Maximiliane Leuschner on Nina Katchadourian


Back in 2020, as the world came to a standstill, Nina Katchadourian revisited Dougal Robertson’s Survive the Savage Sea. Based on a true story, the 1973 bestseller recounts the adventures of a Scottish family who survived thirty-eight days adrift on a dinghy in the Pacific Ocean, following an attack by orca whales that sank their wooden schooner, the Lucette. Fascinated by this story since the age of seven, Katchadourian connected with the author’s eldest son, Douglas Robertson, to reconstruct the events of June 15 to July 22, 1972. She did so via daily text messages and phone conversations over the same thirty-eight days in 2020. What started as a simple lockdown-coping mechanism turned into a hearty friendship.
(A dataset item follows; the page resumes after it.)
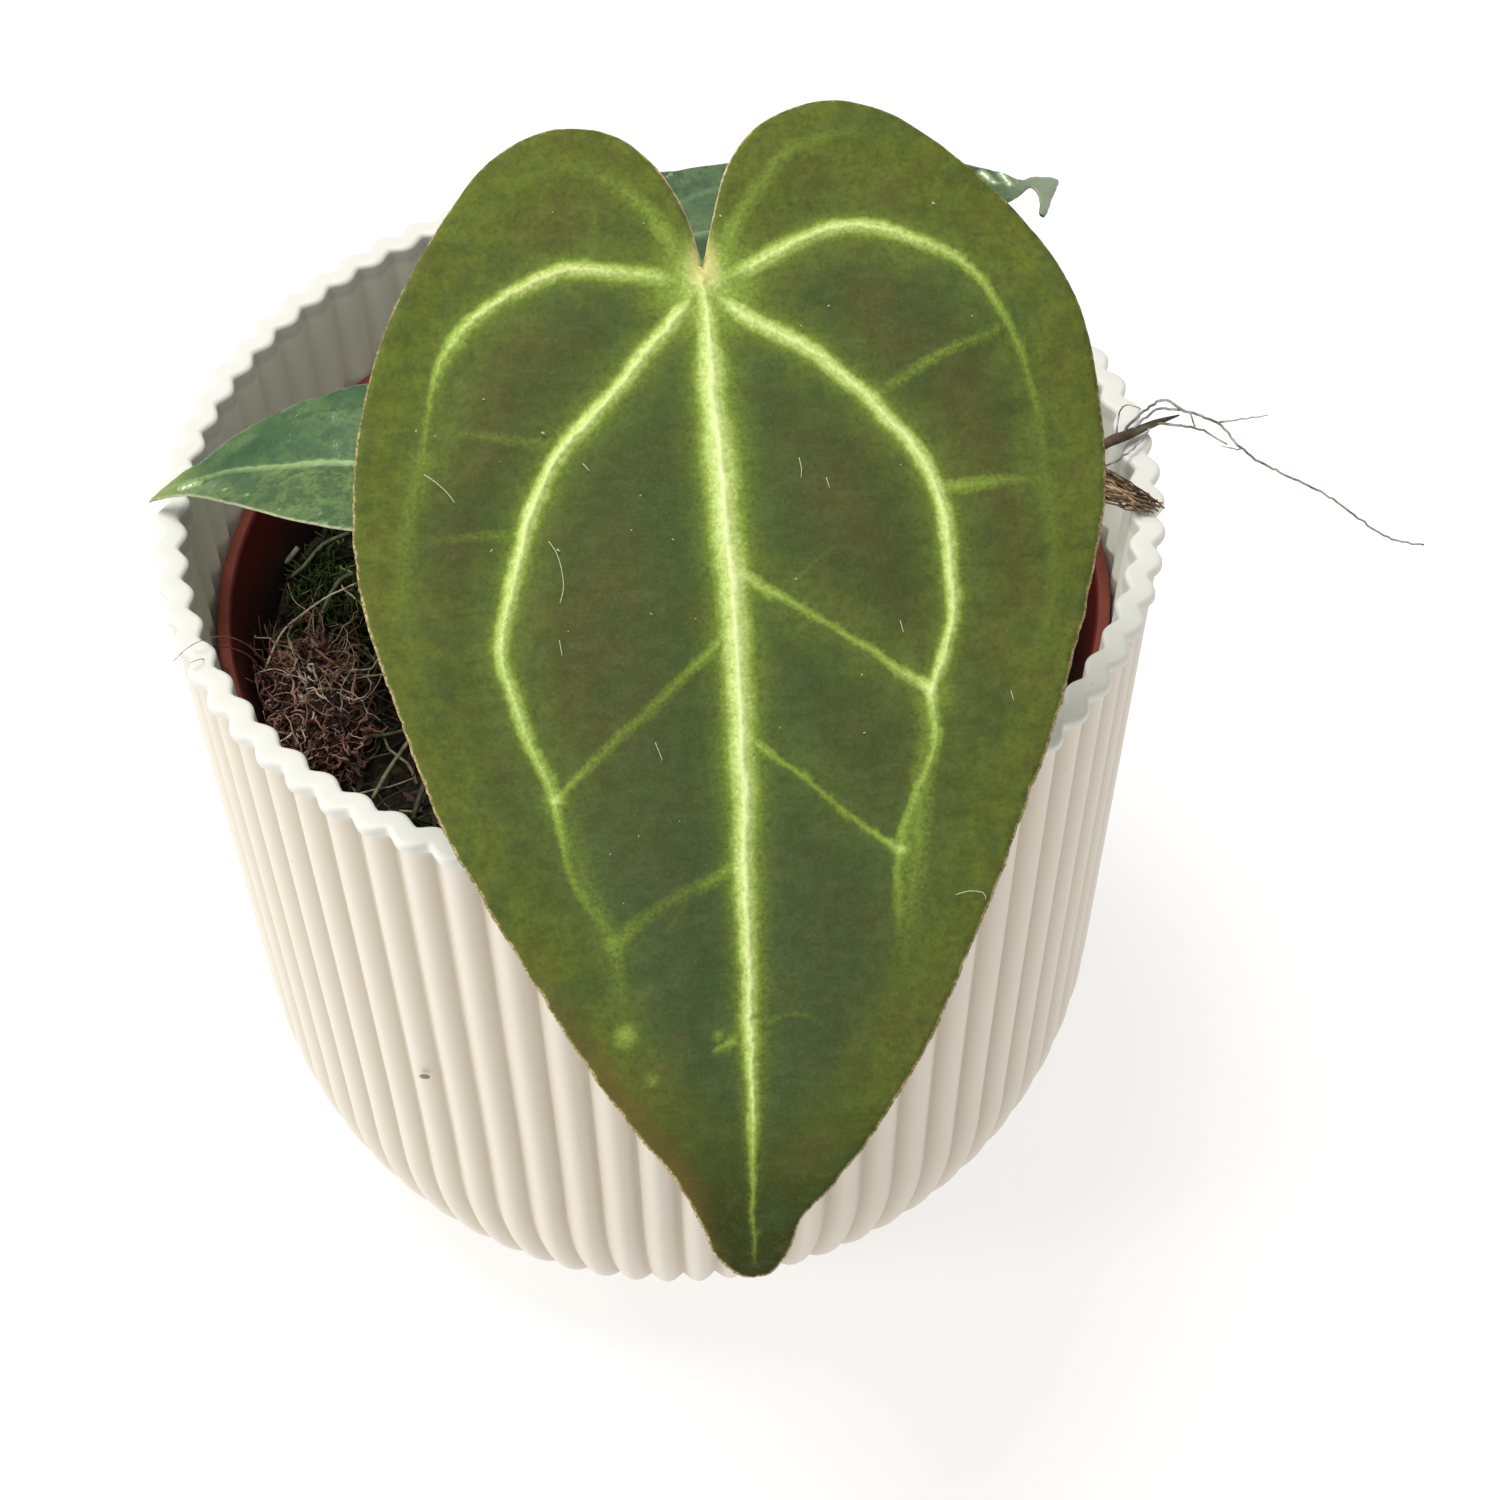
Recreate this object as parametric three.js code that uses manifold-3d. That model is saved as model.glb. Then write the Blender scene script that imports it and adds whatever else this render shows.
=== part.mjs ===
// A young anthurium with three heart-shaped leaves, growing in a thin nursery pot that stands inside a
// fluted cover pot. Millimetres, +Z up. The origin is on the pot's axis at the underside of its base.
// The viewer's side is -Y: the large front leaf hangs over the lip there.

import * as THREE from 'three';
import { mergeVertices } from 'three/addons/utils/BufferGeometryUtils.js';
import Module from 'manifold-3d';

const wasm = await Module();
wasm.setup();

// Cover pot
const POT_HEIGHT = 130;
const FLUTES = 72;
const WALL_RIDGE_RADIUS = 68.8;     // outer ridges, projected to the height of the lip
const WALL_TAPER = 0.0415;          // radius lost for each millimetre down
const FLUTE_DEPTH = 1.7;
const WALL_THICKNESS = 2.6;
const CORNER_RADIUS = 58.3;         // the large rounding that leads from the wall to the base
const CORNER_END = 52.7;            // degrees below the horizontal where it meets the table
const BASE_RING_RADIUS = 40.5;
const LIP_RIDGE_RADIUS = 69.5;
const LIP_WAVE = 1.8;
const LIP_THICKNESS = 3.6;
const LIP_HEIGHT = 4;
const LIP_UNDERCUT = 0.8;
const INNER_FLUTES_END = 104;       // below this height the nursery pot hides the inner flutes
const FLOOR_TOP = 4;

// Nursery pot
const NURSERY_SIDES = 48;
const NURSERY_TOP = 112;
const NURSERY_BOTTOM = 4.3;
const NURSERY_RIM_RADIUS = 63.3;
const NURSERY_RIM_WIDTH = 2.1;
const NURSERY_RIM_HEIGHT = 8.5;
const NURSERY_SHOULDER = 59.4;      // inner radius just under the rim
const NURSERY_FOOT = 38.2;          // inner radius at the floor
const NURSERY_WALL = 1.2;
const DRAIN_HOLES = 6;
const DRAIN_HOLE_RADIUS = 4;
const DRAIN_CIRCLE_RADIUS = 29;

// Potting mix and what stands in it
const MIX_LEVEL = 98;
const GAP = 0.3;                    // clearance between pieces that touch
const CROWN_RADIUS = 6.2;
const CROWN_DEPTH = 14;
const CROWN_TOP = 106;
const ROOT_RADIUS = 1.1;
const ROOT_DEPTH = 5;
const ROOT_X = 44;
const ROOT_Y = 5;
const CLUMP_RADIUS = 50.9;          // distance of the clump's middle from the axis
const CLUMP_ANGLE = 192;
const CLUMP_HALF_WIDTH = 8;
const CLUMP_HALF_LENGTH = 14;
const CLUMP_HEIGHT = 9.5;

const vec = (x, y, z) => new THREE.Vector3(x, y, z);
const radians = THREE.MathUtils.degToRad;

// A fixed sequence of draws between 0 and 1, the same on every run.
function seededDraws(seed) {
  let state = seed;
  return () => {
    state = (state * 16807) % 2147483647;
    return state / 2147483647;
  };
}

function solidFromGeometry(geometry) {
  const bare = new THREE.BufferGeometry();
  bare.setAttribute('position', geometry.getAttribute('position').clone());
  if (geometry.index) bare.setIndex(geometry.index.clone());
  const merged = mergeVertices(bare, 1e-4);
  return new wasm.Manifold(new wasm.Mesh({
    numProp: 3,
    vertProperties: new Float32Array(merged.getAttribute('position').array),
    triVerts: new Uint32Array(merged.index.array),
  }));
}

function geometryFromSolid(solid) {
  const mesh = solid.getMesh();
  const geometry = new THREE.BufferGeometry();
  geometry.setAttribute('position', new THREE.BufferAttribute(new Float32Array(mesh.vertProperties), 3));
  geometry.setIndex(new THREE.BufferAttribute(new Uint32Array(mesh.triVerts), 1));
  return geometry;
}

function geometryFromTriangles(points, triangles) {
  const geometry = new THREE.BufferGeometry();
  const numbers = points.flatMap((p) => [p.x, p.y, p.z]);
  geometry.setAttribute('position', new THREE.Float32BufferAttribute(numbers, 3));
  geometry.setIndex(triangles.flat());
  return geometry;
}

function join(geometries) {
  const solids = geometries.map(solidFromGeometry);
  return geometryFromSolid(solids.reduce((whole, next) => whole.add(next)));
}

function cut(geometry, tools) {
  const solid = solidFromGeometry(geometry);
  return geometryFromSolid(tools.map(solidFromGeometry).reduce((rest, tool) => rest.subtract(tool), solid));
}

function upright(geometry) {
  return geometry.rotateX(Math.PI / 2);
}

// Joins two rings of points that run round the same way. The longer ring may have a whole number of
// points for each point of the shorter one.
function stripBetween(outer, inner, outerStart, innerStart) {
  const triangles = [];
  const ratio = outer / inner;
  for (let i = 0; i < inner; i += 1) {
    const here = innerStart + i;
    const next = innerStart + ((i + 1) % inner);
    for (let k = 0; k < ratio; k += 1) {
      const a = outerStart + i * ratio + k;
      const b = outerStart + ((i * ratio + k + 1) % outer);
      triangles.push([a, b, here]);
    }
    triangles.push([outerStart + (((i + 1) * ratio) % outer), next, here]);
  }
  return triangles;
}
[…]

Robertson began reading daily passages from his father’s memoir, regaling Katchadourian with the minutiae of his family’s experience, from hunting dorados and sea turtles to bailing water, soothing salt-burned skin, extemporizing imaginary radio broadcasts, and longing for fresh fruit salad. Katchadourian, meanwhile, fashioned life-size watercolor cutouts of an orca, sea turtles, and dorados, which she occasionally mailed to Robertson in Barnet, North London, in exchange for photographs. Together, they slowly built “To Feel Something That Was Not of Our World,” an immersive diary of the events chronicled in Survive the Savage Sea. The exhibition run coincided with the fiftieth anniversary of the Robertsons’ ordeal.
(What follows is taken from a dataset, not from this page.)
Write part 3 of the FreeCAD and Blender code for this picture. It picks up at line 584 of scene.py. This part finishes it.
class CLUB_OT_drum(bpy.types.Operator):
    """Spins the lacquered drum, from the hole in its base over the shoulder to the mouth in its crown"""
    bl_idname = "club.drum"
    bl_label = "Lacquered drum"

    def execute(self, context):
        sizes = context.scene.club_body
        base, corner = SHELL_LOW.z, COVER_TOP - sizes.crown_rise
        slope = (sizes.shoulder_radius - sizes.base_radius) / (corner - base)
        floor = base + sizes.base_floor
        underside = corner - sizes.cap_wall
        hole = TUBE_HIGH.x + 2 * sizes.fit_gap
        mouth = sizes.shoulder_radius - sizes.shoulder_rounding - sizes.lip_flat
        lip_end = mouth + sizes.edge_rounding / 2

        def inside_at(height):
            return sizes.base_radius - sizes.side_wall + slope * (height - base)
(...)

In the exhibition, childlike curiosity, imagination, and lived memory coalesced into a multisensory seascape. A painted and vinyl-lettered time line lined the ceiling, tracking the days to visualize the distortion of time at sea: The eventful first day spread over one gallery wall, while the quieter days 32 through 37 took up only a quarter of the space. Exotic marine creatures populated the deep-blue walls below and featured a life-size (yet flatly mounted) orca, colorful cut-out dorados and sharks, as well as delicate wire models of turtles and flying fish. Scattered among the sea creatures was an eclectic array of Douglas’s personal memorabilia: a mug filled with coffee, a pile of used clothes, a tin of fizzy orange juice, and two open books—his father’s Survive the Savage Sea next to his own published memoir, Last Voyage of the Lucette (2005)—revealing personal annotations to compare and contrast. Excerpts from the more than fifty hours of audio interviews, accessible via a QR code at the entrance, guided visitors through the exhibition and decoded the surrounding props; for instance, a coffee mug represents the moment before the orca attack, while, according to Douglas, the gooey centers of turtle eggs taste like Lindor chocolates. The show closed with a rolled-up rope symbolizing the family’s rescue and the end to their ordeal.
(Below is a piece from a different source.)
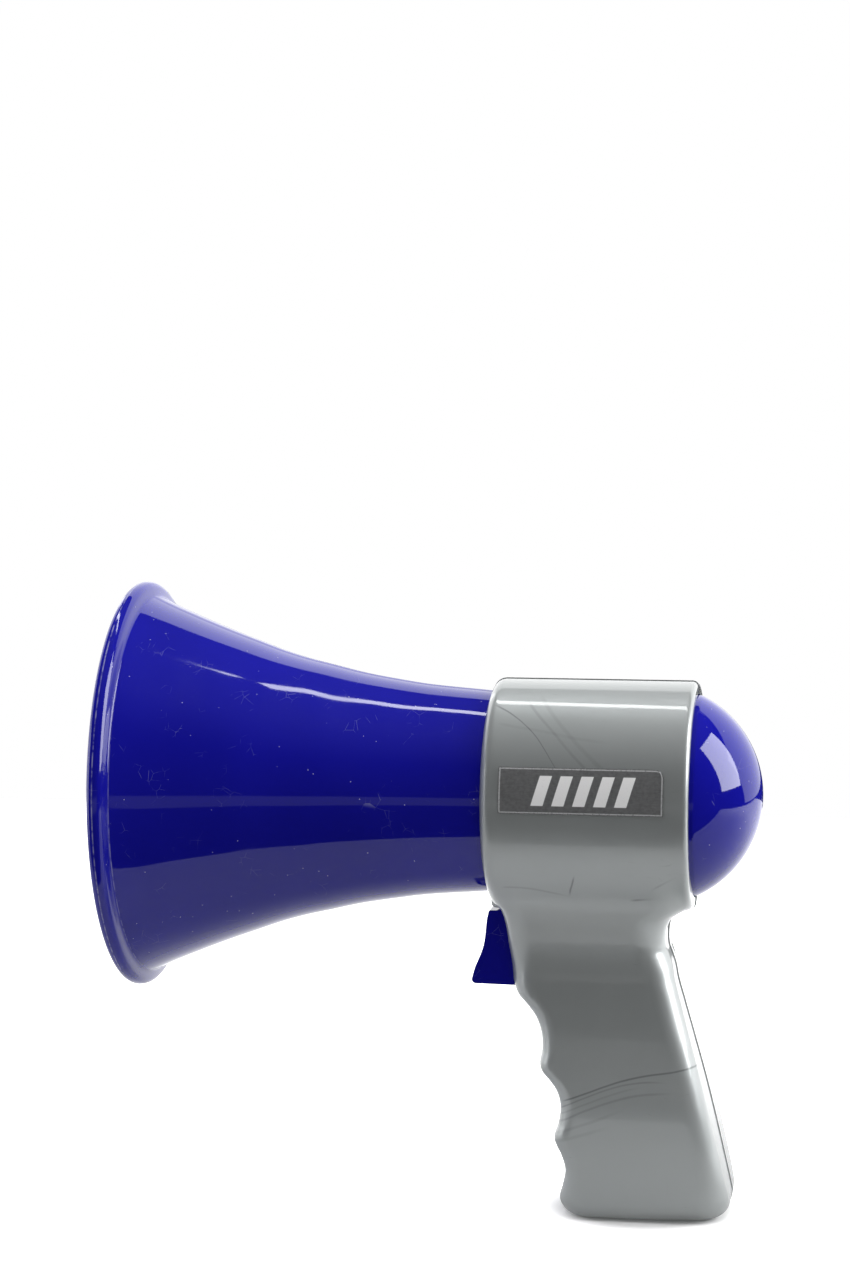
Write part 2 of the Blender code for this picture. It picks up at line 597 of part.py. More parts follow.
def batteries():
    """Four AA cells, nose to tail in pairs, each with a bump at its positive end."""
    half = CELL_LENGTH / 2
    profile = [(-half, 0.0), (-half, CELL_R - 0.6), (-half + 0.6, CELL_R), (half - 1.8, CELL_R)]
    profile += [(half - 1.2, CELL_R - 0.8), (half - 1.2, 2.6), (half, 2.6), (half, 0.0)]
    number = 0
    for column in (-1, 1):
        for row in (-1, 1):
            number += 1
            bm = turned(profile, 18)
            up = 90 if column * row > 0 else -90
            bmesh.ops.rotate(bm, verts=bm.verts, matrix=Matrix.Rotation(math.radians(up), 3, "X"))
            bmesh.ops.translate(bm, verts=bm.verts, vec=(column * CELL_PITCH, row * CELL_PITCH, 0))
            place(f"battery_{number}", bm, "cell", CELLS, (LEAN, 0, 0))


def contacts():
    """Steel plates at both ends of the tray, with a cone spring against each cell's flat end."""
    half = CELL_LENGTH / 2
    for end, name in ((1, "top"), (-1, "bottom")):
        low, high = sorted((end * 27.6, end * 27.2))
        for row, place_name in ((-1, "front"), (1, "rear")):
            middle = row * CELL_PITCH
            plate = block((-13.5, middle - 5.5, low), (13.5, middle + 5.5, high))
            place(f"contact_{name}_{place_name}", plate, "steel", CELLS, (LEAN, 0, 0))
    number = 0
    for column in (-1, 1):
        for row in (-1, 1):
            number += 1
            flat_end = -1 if column * row > 0 else 1
            bm = coil(2.2, 4.2, 0.25, 26.95 - half - 0.2, 2, 10)
            if flat_end < 0:
                bmesh.ops.rotate(bm, verts=bm.verts, matrix=Matrix.Rotation(math.pi, 3, "X"))
            shift = (column * CELL_PITCH, row * CELL_PITCH, flat_end * (half + 0.15))
            bmesh.ops.translate(bm, verts=bm.verts, vec=shift)
            place(f"contact_spring_{number}", bm, "steel", CELLS, (LEAN, 0, 0))


# ---------------------------------------------------------------- electronics
BOARD_X = 15.0
BOARD_LOW, BOARD_HIGH = (16.0, -15.0), (50.0, 15.0)
BOARD_POSTS = [(20.0, 11.0), (46.0, -11.0)]


def circuit_board():
    (y0, z0), (y1, z1) = BOARD_LOW, BOARD_HIGH
    board = place("circuit_board", block((BOARD_X - 0.8, y0, z0), (BOARD_X + 0.8, y1, z1)), "board")
    for y, z in BOARD_POSTS:
        cut(board, cutter(rod(1.3, (0, y, z), (30, y, z), 12)))
    place("amplifier_chip", block((10.6, 25.0, -3.2), (13.9, 41.0, 3.2)), "black_plastic")
    for number, (y, z) in enumerate(((23.0, -9.0), (40.0, 9.5)), 1):
        place(f"capacitor_{number}", rod(3.1, (5.0, y, z), (13.9, y, z), 14), "lead_black")
    for number, (y, z) in enumerate(BOARD_POSTS, 1):
        profile = [(-1.2, 0.0), (-1.2, 1.9), (0.0, 1.9), (0.0, 0.9), (6.5, 0.9), (7.2, 0.0)]
        bm = turned(profile, 12)
        bmesh.ops.rotate(bm, verts=bm.verts, matrix=Matrix.Rotation(math.radians(90), 3, "X"))
        place(f"board_screw_{number}", bm, "steel", (BOARD_X - 1.1, y, z), (0, math.radians(90), 0))


def leads():
    """The wires that the board needs: battery, speaker, microphone and switch."""
    lead("battery_lead_red", [(3, 47.5, -67.5), (5, 42, -60), (8, 38, -50), (11, 35, -38), (12.5, 32, -24),
                              (13.0, 31, -13), (13.0, 31, -8)], "lead_red")
    lead("battery_lead_black", [(-3, 47.0, -67.5), (-1, 40, -60), (3, 35.5, -50), (8, 32, -38), (11, 29, -24),
                                (12.6, 28, -13), (12.9, 28, -8)], "lead_black")
    lead("speaker_lead_1", [(10, 7.6, -6.5), (11, 10, -8.5), (12, 13.5, -9.5), (12.8, 16.5, -8), (13.1, 18, -6)],
         "lead_red")
    lead("speaker_lead_2", [(6, 7.6, -10.5), (7, 11, -13.5), (9.5, 14.5, -14.2), (12, 16.8, -13),
                            (13.2, 17.8, -12.2)], "lead_black")
    lead("microphone_lead", [(2, 73.2, 0), (3, 68, 0), (6, 60, 3), (9, 53, 4), (12.2, 47, 3), (13.2, 44.5, 1)],
         "lead_black", 0.9)
    lead("switch_lead", [(3, 23.6, -67), (4, 26.5, -64), (6, 26, -54), (8, 24, -42), (10.5, 22, -28),
                         (12.5, 20.5, -17), (13.1, 19.5, -13)], "lead_red")


def megaphone():
    clear_scene()
    hub = bpy.data.objects.new("hub", None)
    bpy.context.scene.collection.objects.link(hub)
    hub.location = Vector(HUB_PLACE) * MM
    horn()
    speaker_grille()
    speaker()
    rear_dome()
    microphone()
    outside = body_outside()
    shell(outside, 1)
    battery_door(outside, shell(outside, -1))
    bpy.data.objects.remove(outside, do_unlink=True)
    screws()
    trigger()
    trigger_parts()
    label("label_left", 1)
    label("label_right", -1)
    tray()
    batteries()
    contacts()
    circuit_board()
    leads()


megaphone()
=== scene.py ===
"""Looks of the toy megaphone: glossy blue horn, dome and trigger in silver-grey shells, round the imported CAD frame.

Shapes are worked out in millimetres from the hub, a point on the horn's axis just inside the body's front face.
From it +X is the megaphone's left side, +Y runs back towards the dome and +Z is up.
"""

import json
import math

import bmesh
import bpy
import numpy as np
from mathutils import Matrix, Vector


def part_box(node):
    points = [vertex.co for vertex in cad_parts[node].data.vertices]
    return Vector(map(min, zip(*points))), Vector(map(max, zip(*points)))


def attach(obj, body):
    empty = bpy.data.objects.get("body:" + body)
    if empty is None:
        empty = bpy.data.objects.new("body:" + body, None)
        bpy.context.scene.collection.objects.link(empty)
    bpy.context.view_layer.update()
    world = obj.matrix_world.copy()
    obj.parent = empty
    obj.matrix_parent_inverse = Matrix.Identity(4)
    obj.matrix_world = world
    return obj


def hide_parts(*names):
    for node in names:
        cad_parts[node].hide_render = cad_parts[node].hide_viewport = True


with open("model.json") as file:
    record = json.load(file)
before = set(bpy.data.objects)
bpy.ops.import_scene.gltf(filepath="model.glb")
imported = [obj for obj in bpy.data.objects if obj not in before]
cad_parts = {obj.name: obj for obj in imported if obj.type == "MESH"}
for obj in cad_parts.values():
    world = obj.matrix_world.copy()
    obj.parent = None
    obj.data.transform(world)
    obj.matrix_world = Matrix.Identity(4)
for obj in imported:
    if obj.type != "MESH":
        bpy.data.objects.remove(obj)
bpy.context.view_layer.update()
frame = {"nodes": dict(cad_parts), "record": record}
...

Ultimately, “To Feel Something That Was Not of Our World” was more than the product of a relatable yearning for some far-flung adventure after two and a half years of Covid-19 regulations and lockdowns; it bridged Katchadourian’s artistic practice from her beginnings until today. Previous works, including the witty one-liners made of titles on book spines in Sorted Books, 1993–, the elaborate character maps and lineages in Paranormal Postcards, 2001–, and the Morse codes decoded from the sounds of popping corn in Talking Popcorn, 2001 (updated in 2012 and again in 2019), revealed the artist’s fanciful imagination, humor, and talent for storytelling. Yet these works remain formally concise. “To Feel Something That Was Not of Our World,” on the other hand, unfolded in space and time. It bore a particular likeness to The Recarcassing Ceremony, 2016, a video in which the artist made sense of her favorite childhood game with chalk drawings, wire sculptures, watercolor cutouts, and Playmobil figures—reminiscent of a school project—bridging past and present. In such works, imagination and memory become tangible, while storytelling turns into an immersive experience. For instance, a hopscotch-style chalk drawing of the Lucette on the floor invited viewers to explore the schooner’s narrowness in person, while the cold coffee cup, the fizzy orange juice, and the preparation on video of a fruit salad featuring strawberries, melons, grapes, and a scoop of vanilla ice cream conjured appetite. By appealing to multiple senses—not only sight but also hearing and touch—Katchadourian showed herself to be a virtuoso storyteller.